From a pure libertarian view, it might be argued that if you buy – for example – a quart of motor oil, you assume all responsibility for its ownership, which includes disposal. If that costs more than the oil itself, well, too bad. Live with it, or find a way to not use oil.
The overall problem comes from shifting responsibility. The cost of purchasing the oil might be borne individually, but the issues of disposal get shifted to the collective, perhaps under force of law if otherwise people would tend to just dump it somewhere.
It’s not even close to the same cost.
The point is, there are very good reasons to recycle other than expecting to make a(nother) profit.
If it’s not toxic, you are going backwards. There is plenty of straight reporting about this.
That the left might argue in favor of going to the moon because of all the green cheese to be mined that could feed the hungry, doesn’t prove that going to the moon isn’t a good idea for other reasons.
For one thing, we don’t always know right away if something is dangerous. It was the left that demanded MTBE be added to gasoline to reduce pollution. It was the left that demanded plastic bags be used instead of paper, to save trees, and now they argue the opposite because “plastic is bad.”
Secondly, once you get into “utilitarian” arguments the economic lines get hazy. If it costs less to kill X number of people by pollution than to clean up the pollution, how do you argue that the specific pollution should be cleaned up anyway, while still denying that other pollution is bad enough to also “deserve” being cleaned up? X degree of pollution/toxicity is acceptable but Y degree is not? Why? How? Who decides? The present-day ability to make a profit – or not – doesn’t seem all that useful, especially when the values of “commodities” – as you call them – can fluctuate a lot. Does it really make sense to just throw aluminum cans into the landfill if the recycle price happens to drop below X dollars per pound for a few days or something? Just the cost of changing things around must be considered too. Plus the value of habits, etc.
I love this.
Private capital is the only thing that should be risked on this type of decision.
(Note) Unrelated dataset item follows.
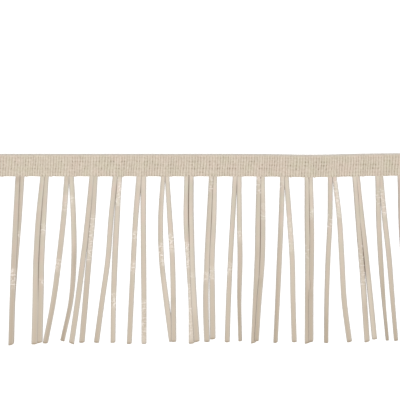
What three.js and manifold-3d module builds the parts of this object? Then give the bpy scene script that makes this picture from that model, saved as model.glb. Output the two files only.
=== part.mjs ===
// Fringe trim: pairs of narrow flat leather-look strips hanging from a ribbed knitted heading tape.
// It lies face up on a surface: the heading runs along X, the strips lie towards -Y, and its flat
// back is at z = 0. Millimetres, +Z up, origin at the middle of the underside.
import * as THREE from "three";
import { mergeVertices } from "three/addons/utils/BufferGeometryUtils.js";
import Module from "manifold-3d";

// The repeat along the trim
const PAIRS = 18;
const PAIR_PITCH = 19.2;
const RIBS_PER_PAIR = 9;
const TRIM_LENGTH = PAIRS * PAIR_PITCH;

// Heading tape
const HEADING_HEIGHT = 18;
const ROOT_BAND_HEIGHT = 1.6;
const ROOT_BAND_THICKNESS = 1.3;
const ROOT_BAND_STEPS = 2 * PAIRS;
const GAP = 0.3;
const TAPE_HEIGHT = HEADING_HEIGHT - ROOT_BAND_HEIGHT - GAP;

// The tape's raised face: one row for each line across the ribs, from its top edge down.
// depth is the distance below the top edge; crest and valley are the thickness there.
const TAPE_ROWS = [
  { depth: 0, crest: 1.2, valley: 1.0 },
  { depth: 1.5, crest: 1.9, valley: 1.55 },
  { depth: 3.0, crest: 1.65, valley: 1.4 },
  { depth: 5.8, crest: 2.0, valley: 1.45 },
  { depth: 8.3, crest: 1.75, valley: 1.5 },
  { depth: 11.6, crest: 1.75, valley: 1.5 },
  { depth: 14.0, crest: 2.0, valley: 1.5 },
  { depth: TAPE_HEIGHT, crest: 1.7, valley: 1.4 },
];

// The strips' upper ends lie inside the tape and push its face up a little over each pair
const BULGE_RISE = 0.35;
const BULGE_HALF_WIDTH = 3.8;
const BULGE_STARTS_AT = 4;

// The tape lies in one shallow dip along its length, and climbs a little towards its right end
const DIP_DEPTH = 0.7;
const DIP_PLACE = 89;
const DIP_HALF_WIDTH = 30;
const END_CLIMB = 0.5;

// Strips
const STRIP_WIDTH = 4;
const STRIP_ROOT_WIDTH = 3.45;
const WIDENS_OVER = 36;
const STRIP_THICKNESS = 1;
const STRIP_STEPS = 16;
const ROOT_INSET = 1;
const OVERLAP_LIFT = STRIP_THICKNESS + GAP;
const OVERLAP_RAMP = 0.09;

// One row for each strip, the left and then the right one of each pair. The first five columns
// are its centre's distance from the pair's own line, in mm: at the root, at a quarter, a half
// and three quarters of the way down, and at the tip. drop is how far its tip lies below the
// heading. over_from is the share of the way down from which it lies on its neighbour, and 1
// means that it lies on the surface all the way.
const STRIP_COLUMNS = ["root", "quarter", "half", "three_quarters", "tip", "drop", "over_from"];
const STRIP_ROWS = [
  [-3.3, -4.6, -5.4, -6.0, -6.6, 134.2, 1],
  [0.5, -0.2, -0.8, -1.4, -2.0, 133.6, 1],
  [-2.8, -4.1, -5.8, -7.0, -7.9, 134.9, 0.06],
  [1.0, -1.4, -4.2, -6.5, -7.4, 134.1, 1],
  [-2.4, -5.5, -7.2, -7.7, -8.5, 134.4, 1],
  [1.4, -1.2, -2.6, -3.2, -3.9, 133.4, 1],
  [-1.7, -4.3, -8.0, -12.5, -18.6, 133.8, 1],
  [2.1, 3.6, 4.0, 1.3, -5.4, 131.9, 1],
  [-1.5, -4.3, -7.9, -12.2, -17.2, 134.0, 1],
  [2.3, 0.1, -3.2, -5.9, -8.9, 133.3, 1],
  [-1.6, -4.6, -7.4, -11.8, -16.5, 133.2, 1],
  [2.2, 0.0, -1.7, -2.8, -3.2, 133.4, 1],
  [-1.6, -4.3, -6.1, -7.8, -9.4, 134.3, 1],
  [2.2, 1.9, 2.1, 2.4, 2.4, 133.9, 1],
  [-1.7, -3.5, -2.8, 1.0, 5.4, 132.4, 1],
  [2.1, 3.9, 5.9, 6.7, 7.3, 132.4, 0.8],
  [-1.7, -2.4, -0.4, 1.8, 1.9, 134.0, 1],
  [2.1, 2.0, 2.8, 4.1, 6.7, 132.4, 0.26],
  [-1.9, -3.4, -5.0, -5.6, -4.9, 132.7, 1],
  [1.9, 0.9, -0.5, -0.7, -0.2, 130.6, 1],
  [-1.7, -3.7, -5.3, -6.8, -7.9, 132.8, 1],
  [2.1, 2.1, 2.3, 1.8, 2.5, 132.1, 1],
  [-2.2, -2.7, -3.2, -4.5, -6.0, 133.4, 1],
  [1.6, 1.6, 1.1, -1.5, -3.9, 131.8, 0.48],
  [-2.3, -3.2, -4.6, -6.1, -7.7, 132.8, 1],
  [1.5, 3.5, 5.7, 6.4, 7.5, 132.4, 1],
  [-2.2, -1.8, -1.8, -1.1, -1.4, 133.0, 1],
  [1.6, 2.5, 2.5, 1.4, 1.4, 131.9, 0.48],
  [-2.6, -2.5, -4.1, -5.1, -5.6, 132.9, 1],
  [1.2, 5.0, 7.0, 8.9, 13.3, 132.2, 1],
  [-2.7, 0.1, 3.4, 5.8, 8.0, 132.6, 1],
  [1.1, 4.5, 7.7, 10.7, 14.0, 130.7, 1],
  [-3.2, -1.8, -0.4, 2.1, 5.0, 131.8, 1],
  [0.6, 3.0, 6.4, 9.3, 12.2, 132.0, 1],
  [-4.5, -3.4, -1.6, 0.2, 1.6, 132.0, 1],
  [-0.7, 1.2, 3.2, 5.0, 6.0, 131.6, 1],
];

const wasm = await Module();
wasm.setup();

const heading_material = new THREE.MeshStandardMaterial({ color: 0xd1c4b2, roughness: 0.95 });
const strip_material = new THREE.MeshStandardMaterial({ color: 0xd0c4b3, roughness: 0.5 });

// A bell curve: 1 at 0, falling off over a half width of 1
function bell(distance) {
  return Math.exp(-distance * distance);
}

// The line on which a pair hangs
function pairLine(pair) {
  return (pair + 0.5) * PAIR_PITCH - TRIM_LENGTH / 2;
}

// How far the heading's edges stray along Y at one place along the trim
function edgeStray(x) {
  const climb = END_CLIMB * THREE.MathUtils.smoothstep(x, DIP_PLACE, TRIM_LENGTH / 2);
  return climb - DIP_DEPTH * bell((x - DIP_PLACE) / DIP_HALF_WIDTH);
}

// How much the strips inside the tape lift its face at one place
function bulge(x, depth) {
  const from_start = x + TRIM_LENGTH / 2;
  const from_pair_line = (from_start % PAIR_PITCH) - PAIR_PITCH / 2;
  const fade = THREE.MathUtils.smoothstep(depth, 0, BULGE_STARTS_AT);
  return BULGE_RISE * bell(from_pair_line / BULGE_HALF_WIDTH) * fade;
}

// A closed mesh from rings of equally many points: each ring is joined to the next, and the first
// and the last are closed with a fan. The rings run anticlockwise seen from the last one.
function loft(rings) {
  const around = rings[0].length;
  const index = [];
  for (let ring = 0; ring + 1 < rings.length; ring++) {
    for (let point = 0; point < around; point++) {
      const here = ring * around + point;
      const beside = ring * around + ((point + 1) % around);
      index.push(here, beside, beside + around, here, beside + around, here + around);
    }
  }
  const last = (rings.length - 1) * around;
  for (let point = 1; point + 1 < around; point++) {
    index.push(0, point + 1, point, last, last + point, last + point + 1);
  }
  const geometry = new THREE.BufferGeometry();
  geometry.setAttribute("position", new THREE.Float32BufferAttribute(rings.flat(2), 3));
  geometry.setIndex(index);
  return geometry;
}

// Cross section of a flat-backed band along X: two points at z = 0, then its face. face gives
// [depth, thickness] pairs from the band's upper edge down.
function bandRing(x, face) {
  const ring = face.map(([depth, thickness]) => [x, edgeStray(x) - depth, thickness]);
  const upper_edge = [x, ring[0][1], 0];
  const lower_edge = [x, ring[ring.length - 1][1], 0];
  return [lower_edge, upper_edge, ...ring];
}

// The tape: a crest and a valley of points for each rib, flat at the back
function tapeGeometry() {
  const half_ribs = 2 * RIBS_PER_PAIR * PAIRS;
  const rings = [];
  for (let half_rib = 0; half_rib <= half_ribs; half_rib++) {
    const x = (half_rib / half_ribs - 0.5) * TRIM_LENGTH;
    const level = half_rib % 2 ? "crest" : "valley";
    const face = TAPE_ROWS.map((row) => [row.depth, row[level] + bulge(x, row.depth)]);
    rings.push(bandRing(x, face));
  }
  return loft(rings);
}

// The narrow band below the tape that joins the strips' roots
function rootBandGeometry() {
  const rings = [];
  for (let step = 0; step <= ROOT_BAND_STEPS; step++) {
    const x = (step / ROOT_BAND_STEPS - 0.5) * TRIM_LENGTH;
    const face = [
      [HEADING_HEIGHT - ROOT_BAND_HEIGHT, ROOT_BAND_THICKNESS],
      [HEADING_HEIGHT, ROOT_BAND_THICKNESS],
    ];
    rings.push(bandRing(x, face));
  }
  return loft(rings);
}

// One strip of four sides: its centre line is a smooth curve through its row's five places
function stripGeometry(strip, line) {
  const root_y = edgeStray(line) - HEADING_HEIGHT;
  const places = [strip.root, strip.quarter, strip.half, strip.three_quarters, strip.tip];
  const points = places.map((offset, i) => {
    const share = i / (places.length - 1);
    return new THREE.Vector3(line + offset, root_y - strip.drop * share, 0);
  });
  const curve = new THREE.CatmullRomCurve3(points);
  const rings = [];
  for (let step = 0; step <= STRIP_STEPS; step++) {
    const share = step / STRIP_STEPS;
    const centre = curve.getPoint(share);
    const along = curve.getTangent(share);
    if (step === 0) centre.addScaledVector(along, -ROOT_INSET);
    const widening = THREE.MathUtils.smoothstep(share * strip.drop, 0, WIDENS_OVER);
    const half_width = THREE.MathUtils.lerp(STRIP_ROOT_WIDTH, STRIP_WIDTH, widening) / 2;
    const side = new THREE.Vector3(-along.y, along.x, 0).multiplyScalar(half_width);
    const ramp = [strip.over_from - OVERLAP_RAMP, strip.over_from];
    const lift = strip.over_from < 1 ? THREE.MathUtils.smoothstep(share, ...ramp) : 0;
    const low = step === 0 ? 0 : lift * OVERLAP_LIFT;
    const high = low + STRIP_THICKNESS;
    const right = centre.clone().add(side);
    const left = centre.clone().sub(side);
    rings.push([
      [left.x, left.y, low],
      [right.x, right.y, low],
      [right.x, right.y, high],
      [left.x, left.y, high],
    ]);
  }
  return loft(rings);
}

// A closed mesh as a solid for joining
function toSolid(geometry) {
  const merged = mergeVertices(geometry);
  return new wasm.Manifold(
    new wasm.Mesh({
      numProp: 3,
      vertProperties: new Float32Array(merged.attributes.position.array),
      triVerts: new Uint32Array(merged.index.array),
    }),
  );
}

// A joined solid as a mesh's geometry
function toGeometry(solid) {
  const mesh = solid.getMesh();
  const geometry = new THREE.BufferGeometry();
  geometry.setAttribute("position", new THREE.BufferAttribute(mesh.vertProperties, mesh.numProp));
  geometry.setIndex(new THREE.BufferAttribute(mesh.triVerts, 1));
  return geometry;
}

// All strips, joined at their roots by the root band
function stripsGeometry() {
  let solid = toSolid(rootBandGeometry());
  STRIP_ROWS.forEach((row, number) => {
    const strip = Object.fromEntries(STRIP_COLUMNS.map((name, i) => [name, row[i]]));
    const line = pairLine(Math.floor(number / 2));
    solid = solid.add(toSolid(stripGeometry(strip, line)));
  });
  return toGeometry(solid);
}

function namedMesh(name, geometry, material) {
  const mesh = new THREE.Mesh(geometry, material);
  mesh.name = name;
  return mesh;
}

const trim = new THREE.Group();
trim.add(namedMesh("heading_tape", tapeGeometry(), heading_material));
trim.add(namedMesh("strips", stripsGeometry(), strip_material));

// The origin goes to the middle of the underside
const middle = new THREE.Box3().setFromObject(trim).getCenter(new THREE.Vector3());
trim.position.set(-middle.x, -middle.y, 0);

export default trim;
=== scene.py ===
import math

import bpy
import numpy as np
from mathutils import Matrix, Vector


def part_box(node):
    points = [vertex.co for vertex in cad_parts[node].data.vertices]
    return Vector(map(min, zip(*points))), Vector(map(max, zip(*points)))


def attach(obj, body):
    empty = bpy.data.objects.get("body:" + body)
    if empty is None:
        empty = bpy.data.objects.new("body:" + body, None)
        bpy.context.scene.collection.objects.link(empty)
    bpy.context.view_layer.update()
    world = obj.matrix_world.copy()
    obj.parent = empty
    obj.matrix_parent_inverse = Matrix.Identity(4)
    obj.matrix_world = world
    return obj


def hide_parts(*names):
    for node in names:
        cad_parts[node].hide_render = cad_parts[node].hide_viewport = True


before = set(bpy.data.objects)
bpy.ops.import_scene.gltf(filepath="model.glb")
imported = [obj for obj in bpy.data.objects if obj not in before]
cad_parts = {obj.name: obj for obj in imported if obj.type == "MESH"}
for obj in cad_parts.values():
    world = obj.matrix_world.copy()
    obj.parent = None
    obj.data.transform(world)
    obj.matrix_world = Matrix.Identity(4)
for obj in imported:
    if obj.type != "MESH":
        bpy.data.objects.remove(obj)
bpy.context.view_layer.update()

MM = 0.001

# The repeat along the trim, as in the part's source
PAIRS = 18
PAIR_PITCH = 19.2 * MM
RIBS_PER_PAIR = 9
RIB_PITCH = PAIR_PITCH / RIBS_PER_PAIR
TRIM_LENGTH = PAIRS * PAIR_PITCH

# Heading tape
HEADING_HEIGHT = 18 * MM
DIP_DEPTH = 0.7 * MM
DIP_PLACE = 89 * MM
DIP_HALF_WIDTH = 30 * MM
END_CLIMB = 0.5 * MM
BULGE_RISE = 0.35 * MM
BULGE_HALF_WIDTH = 3.8 * MM

# The tape's upper edge where it doesn't stray, from the CAD solid
TOP_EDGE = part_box("heading_tape")[1].y - END_CLIMB
HEADING_FOOT = TOP_EDGE - HEADING_HEIGHT

# The chain rows that cross the ribs: their depth below the tape's upper edge and their reach above
# and below it, the groove that they press into the ribs, how open they pull the holes between the
# ribs, and the least strength that a hole gets by chance, the most being 1 and less than 0 shut
CHAIN_ROWS = [
    {"depth": 3.0 * MM, "reach": 0.45 * MM, "groove": 0.18 * MM, "pull": 0.5, "least": 0.3},
    {"depth": 6.0 * MM, "reach": 0.6 * MM, "groove": 0.05 * MM, "pull": 1.0, "least": -0.5},
    {"depth": 8.8 * MM, "reach": 0.6 * MM, "groove": 0.1 * MM, "pull": 1.0, "least": -0.25},
    {"depth": 11.7 * MM, "reach": 0.6 * MM, "groove": 0.12 * MM, "pull": 1.0, "least": -0.4},
    {"depth": 14.6 * MM, "reach": 0.5 * MM, "groove": 0.07 * MM, "pull": 0.8, "least": -0.8},
    {"depth": 17.2 * MM, "reach": 0.35 * MM, "groove": 0.08 * MM, "pull": 0.9, "least": 0.2},
]
COLUMNS_PER_RIB = 6
HEADING_ROWS = 61

# The heights of the ribs' crests and of the tape's back. The back lies below the undersides of the
# strips, which are knitted in and don't show behind.
CREST_HEIGHT = 1.75 * MM
BACK_HEIGHT = -0.085 * MM
RIB_RELIEF = 0.85 * MM
HOLE_DEPTH = 0.6 * MM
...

No. Aluminum has a long track record. There is plenty of data on this.
Private capital is the only thing that should be risked on this type of decision.
We should be putting as much potentially valuable stuff into the landfills as possible. Someday we’ll be mining them for resources, and the more good stuff that’s in there, the sooner it will be economically viable.
That’s basically what happens with electronics. It’s too expensive right now to leach out the precious metals etc. that are inside.
Best guest on EconTalk!
I need to hear that. His Dave Rubin interview was excellent, too.
Recycling is an example of what I call the “Cleveland Fallacy”.
Imagine you’re driving from New York to L.A. with friends. As you pass Cleveland, they start screaming at you to hit the brakes: “or we’ll fall into the Pacific Ocean!”
True, we will have to recycle eventually; but until then bury the stuff and, 20 years from now, mini-robots will mine it for us.
Instead of the entire population put to involuntary servitude as unpaid sanitation engineers, washing and sorting garbage.
That’s the thing. Wealth (capital, intellectual capital etc.) solves a lot of problems. Recycling, except for aluminum, just destroys capital. It’s a waste of people’s time.